I don't mean to sound all 1950’s about the whole thing, but my husband is the family provider. 

Don’t get me wrong.  I do my fair share of supporting the four of us.  Over the years, I have secured such lucrative positions as “volunteer board president for a start-up non-profit,” “adjunct lecturer at a state university,” and “part-time youth director at a local Congregational church.”  Despite the tens of dollars I rake in each week, Mark has insisted on providing our family with still more. 

Which is why it shouldn’t surprise me that during this global crisis, he has voluntarily extended his role of family provider to include the responsibilities of family “prepper.”

I didn’t even know the word existed until a month ago.

Preppers, it turns out, have been prepping for a long time.  They build subterranean bunkers stocked with personal water filtration systems, medical kits, 50-pound bags of rice, propane, firewood, firearms, and something called a “sun oven.”  My husband, new as he is to prepping, has amassed none of those things.

His cache includes eleven bags of BBQ-flavor Pop Chips, twenty-four canisters of Crystal Lite lemonade mix, and a jar of yeast specifically packaged “for bread machines.”

Reader, we do not own a bread machine.

As nervous as we all are about what’s happening, and about what could happen, Mark is the first to admit he’s handling it worst of all.  I’ve banned him from making Amazon Prime purchases without permission.  I’ve encouraged him to practice “exposure response prevention” by walking past a half-gallon of milk we don’t need, and leaving it on the shelf for someone who needs it more.  His WebEx calls are professional and on point, but he cannot be trusted to walk through Price Chopper alone.  I’ve pointed out to him repeatedly, and I hope lovingly, that his temporary lunacy arises from a very real threat to his provider instinct.  He wants to make sure we’ll all be ok.  It is killing him that he cannot make sure of that.

After reassuring him of the unquestionably noble source of his anxiety, I’ve done what any good wife would do:  I’ve laughed at him. 

And the boys have joined in.

Yesterday a package arrived from Amazon.  He swore it was the last of the purchases made before my “ban” went into effect.  He glanced at the three of us sheepishly before opening it, and made us promise not to make fun of him when we saw what was inside, because he could not remember what he had panic-purchased.

We promised. 

(We lied.)

It was like getting a present from Santa, if Santa was a drunken amnesiac.  Mark carefully sliced the box open and lifted the contents for all of us to see.


“Dad,” Brian said, exasperated.  “Are you kidding me?  Our refrigerator is already 45% tortillas.”

Mark snort laughed.  

And that’s how I know we’ll be ok.  Not that we won’t get sick, or be scared, or be scarred in possibly permanent ways by this pandemic.  But as long as we can still laugh, both with and at one another, we will at least be us.  

Our family went through our own crisis nine years ago.  One minute, it was situation normal.  Then suddenly, and without warning, we slammed into a brick wall at full speed.  For the next several months we intentionally retreated from coworkers, from extended family, and from all but a few of our closest friends.  We “turtled up,” as Mark dubbed it then.  Today, we’d call it social distancing.   

As much as we agreed isolation was the best course of action for us, there were times it felt as damaging as the illness.

And then one day we discovered a weapon in our arsenal we’d forgotten.  It was a very wise doctor who pointed it out to us, and who gave us permission to use it.

We’d forgotten our sense of humor.

It seemed irreverent and irresponsible to laugh during that time.  But slowly, and timidly, we tried it anyway.  And I swear every time one of us laughed, our "family spine" straightened a bit.  Humor didn’t shrink the threat we were facing, but it made us all feel a bit taller, and a little more up to the task.

We do not have a hospital-grade medical kit or a sun oven in our arsenal.

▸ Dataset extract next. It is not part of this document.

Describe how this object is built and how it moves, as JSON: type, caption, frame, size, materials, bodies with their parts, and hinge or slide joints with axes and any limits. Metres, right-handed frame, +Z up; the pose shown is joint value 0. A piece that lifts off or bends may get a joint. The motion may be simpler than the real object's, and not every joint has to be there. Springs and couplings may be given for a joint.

But we’ve been honing and stockpiling our sense of humor for years, because we learned it’s pretty essential to our survival.  (That and Crystal Lite lemonade, apparently.)  It’s who we are.  And it’s one of the ways we’ll do our best to get through this, however long “this” lasts. 

And now if you’ll excuse me, I believe that's Mark’s powdered milk delivery at the door.